3. Determine your committee and pick a chair based on best fit.
This is critical. Your chair is your corn maze best friend. That is, they will share navigational responsibilities; which can either be wonderful if you share the same goals and the direction is clear, or it can be miserable if you hold disparate views on dissertation production or if they are unavailable to you. This person could be the reason you do or do not meet your timeline goals. So choose wisely.
Typically, a dissertation committee comprises of tenure or tenure track faculty among whom you will identify one sole chair, and usually three additional graduate faculty members. There is some flexibility, such that you may have two co-chairs. Additionally, many institutions will allow for an outside member to provide expertise on the discipline. The third and fourth readers often read only the completed dissertation before the defense. They are usually chosen in consultation with your chair to provide thematic or methodological expertise. Sometimes, as was the case in my graduate program, the fourth reader is chosen at random to reduce bias. When selecting your committee, you should be asking questions about the fit. Fundamentally, do they hold knowledge on your topic? Importantly, is this someone whom you feel is a good mentor? You’ll want to know if you will feel comfortable brainstorming with this person. Is their teaching style and professional approach compatible with your values? Determine how they view the purpose of a dissertation. Do they feel as though it must be Nobel Prize worthy or do they understand that it is a requirement for the larger goal of graduating? You’d be surprised to learn that there is a range of views. It is also important to know if they plan on taking sabbatical or are interested in taking a leave of absence. My third reader had a baby two months before I defended, making it difficult to schedule a defense date and evoking lots of anxiety. Life happens, things will not go according to plan entirely, but if you are aware of any bumps ahead, you’ll be better prepared to work around them.

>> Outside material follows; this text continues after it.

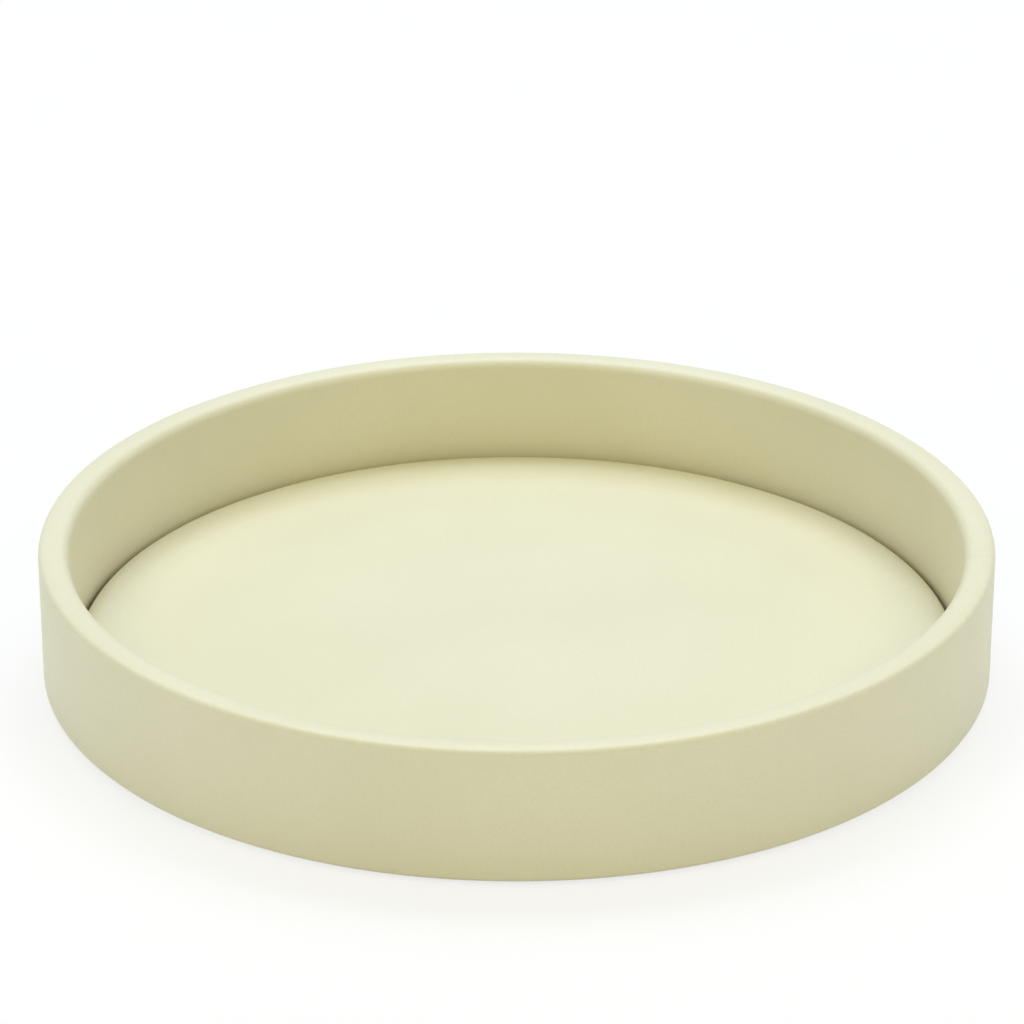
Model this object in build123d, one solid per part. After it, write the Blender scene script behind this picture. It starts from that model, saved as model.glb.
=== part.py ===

4. Commit time to your literature review.
There is nothing more valuable than a comprehensive and well-constructed literature review. To advance your understanding of the subject matter, you must know what has been done before, the strengths, weaknesses, and gaps in the literature, and what that means for future direction. Shulman (1999) emphasized that generativity, or the ability to build on the research of those who have come before us, is the hallmark of scholarship. In addition to developing good practice in science, a strong literature review will help consolidate your thoughts and direct your goals by providing a framework for your project. It will also help you become an expert on the subject matter so that when the time comes to defend your project, you can field all questions with sound knowledge. You won’t ever regret dedicating time to this phase!
5. Find support.
I think it goes without saying that having a support system in place is key to your mental and physical health. Have you ever read the ‘acknowledgements’ section of a dissertation? A large majority share content similar to an Academy Award speech. Something to the effect of, “I’d like to thank my friends and family… I couldn’t have done it without you… I’ll never forget your unwavering support”. Find your people. We need sounding boards and someone to go to when we become emotional (possibly irrational) and need feedback, or validation, or… a drink. Don’t underestimate the saying that ‘misery loves company’. It’s true. How nice to have someone who understands the process and can gripe about the same things you may be experiencing?! Find a hobby. Truly, something that has absolutely nothing to do with your line of work. This will allow you to have a healthy space, which ironically enough, can improve your work by creating clarity. It doesn't have to be fancy. Take up running, meditation, or cooking. Volunteer your time to philanthropy if it brings you joy; travel if you have the means, and make it a priority. I’ve always believed that people (or millennials if you want to be specific) do what they truly want to do. Last but not least, be good to yourself. Treat yourself as you would a friend and allow room for mistakes. Find humor in the process and I promise, it won't be entirely painful!
Shuman, L.S. (1999). Professing educational scholarship. Issues in education research: Problems and possibilities (159-165).
Sowell. R. (2008). Ph.D. Completion and attrition: Analysis of baseline data. Advocacy, Research, and Innovation.